In a big picture sense, it is a tribute to what Stoops has achieved as Kentucky head man that the prevailing sentiment among UK football backers in the run-up to the 2024 season has seemed “we’re tired of going 7-5.”

When a team’s longtime performance “ceiling” becomes an unacceptable “floor,” a head coach has changed the paradigm of a program.

Yet as Kentucky prepares to kick off its 2024 season against visiting Southern Mississippi on Saturday at 7:45 p.m. EDT, Stoops is again facing a vexing reality.

The achievements above the historic level of Kentucky football during the Stoops era have raised the bar for Wildcats fan expectations. Yet that now means the UK head man must meet the elevated standard for what is an acceptable outcome for a Wildcats football season.

“I feel a deep obligation to put a team out there that (UK fans) are proud of,” Stoops said Monday at his initial weekly news conference of the 2024 season. “ ... We have to go play well and we want to do that, it is important to us.”

For most of the past 70 years, football seasons like the past two UK campaigns would have been deemed “successful.”

In both 2022 and 2023, the Wildcats beat their former long-term nemesis, Florida; won over their intrastate rival, Louisville; won two SEC road games; finished the regular season at 7-5; and went to a bowl.

Yet not a small percentage of the Big Blue Nation has deemed UK’s 2022 and 2023 football seasons “disappointing” — and the fans are not wrong for feeling that way. Kentucky’s win totals in both years were less than the talent level on the Wildcats’ rosters should have yielded.

The prevailing lesson of the past two seasons is that UK football has reached the point where Stoops and troops have to get more than seven regular season wins to be perceived as “succeeding.”

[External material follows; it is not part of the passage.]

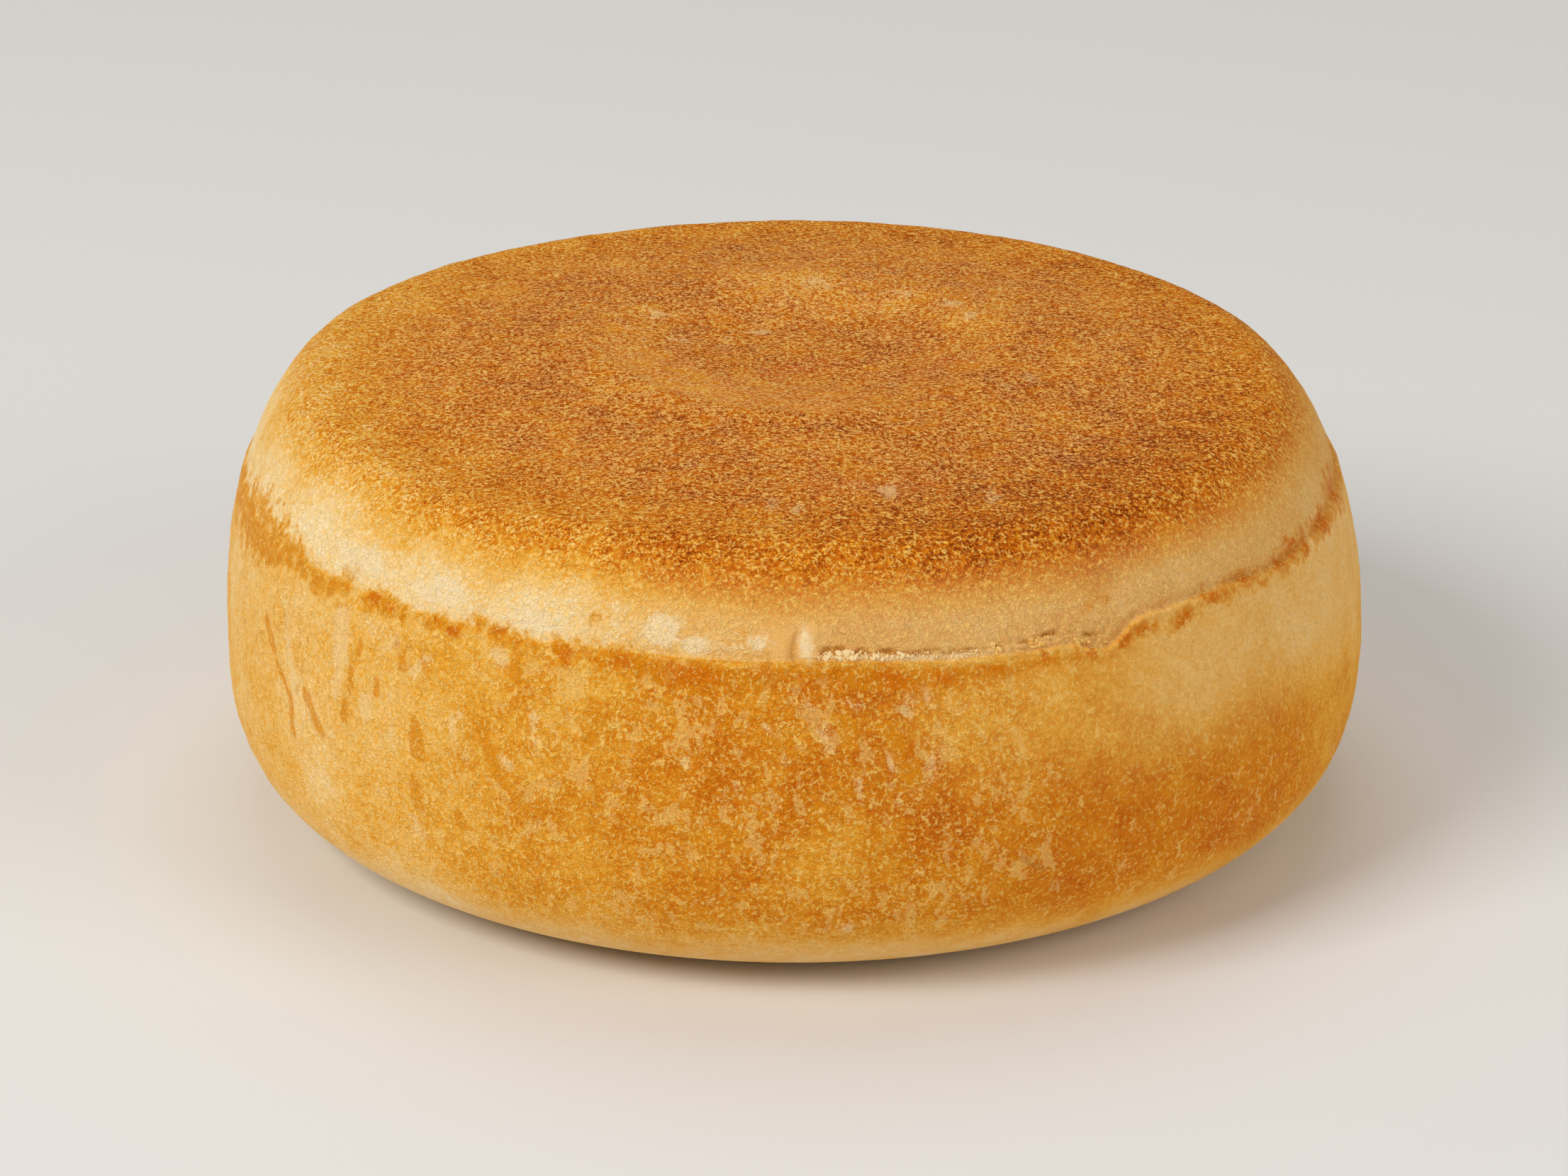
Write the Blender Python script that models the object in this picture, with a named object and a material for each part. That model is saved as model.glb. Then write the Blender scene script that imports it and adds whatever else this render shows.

What makes that daunting is that Kentucky has only achieved that “more than seven regular season wins” standard twice (the nine-win regular seasons of 2018 and 2021) since 1984.

If that reality were not challenging enough, Stoops is now coaching in an enhanced Southeastern Conference.

The arrivals of traditional football powers Texas (12-2 in 2023) and Oklahoma (10-3) from the Big 12 have been accompanied by the SEC abolishing division play and altering its existing scheduling format.

I will again point out that, for 2024, Kentucky gave up games against the teams projected in the SEC preseason media poll to finish sixth (at Missouri), 14th (at Arkansas) and 15th (Mississippi State). The Wildcats have added contests with the teams projected to finish second (at Texas), fourth (at Mississippi) and 10th (Auburn) in the conference.

On paper, there is much to like about the Kentucky team that Stoops will unveil Saturday night at Kroger Field.

Defensively, UK has multiple proven veterans at every level of its “D” including All-America candidates in disruptive defensive line behemoth Deone Walker and ball-hawking cornerback Maxwell Hairston.

Offensively, Kentucky will for a fourth straight season break in a new offensive coordinator, in this case former Boise State OC Bush Hamdan.

“I love the way (Hamdan) operates, I like the way he thinks. I like the way he anticipates his calls,” Stoops said Monday.

The Cats have a veteran offensive line and proven playmakers at wide receiver and tight end.

If Georgia transfer Brock Vandagriff can play anywhere close to his five-star recruiting ranking as Kentucky’s new starting quarterback and if UK can find a reliable running back to replace departed star Ray Davis, the Cats would seem to have the realistic potential to field one of the three best teams of the Stoops era.

Yet facing a league slate made dramatically more challenging by the changes in the SEC’s scheduling process, this is the quandary Stoops faces:

The UK coach could be about to field one of the best teams of his Kentucky tenure, yet he may again struggle to meet the heightened fan expectations for what now qualifies as Wildcats football “success.”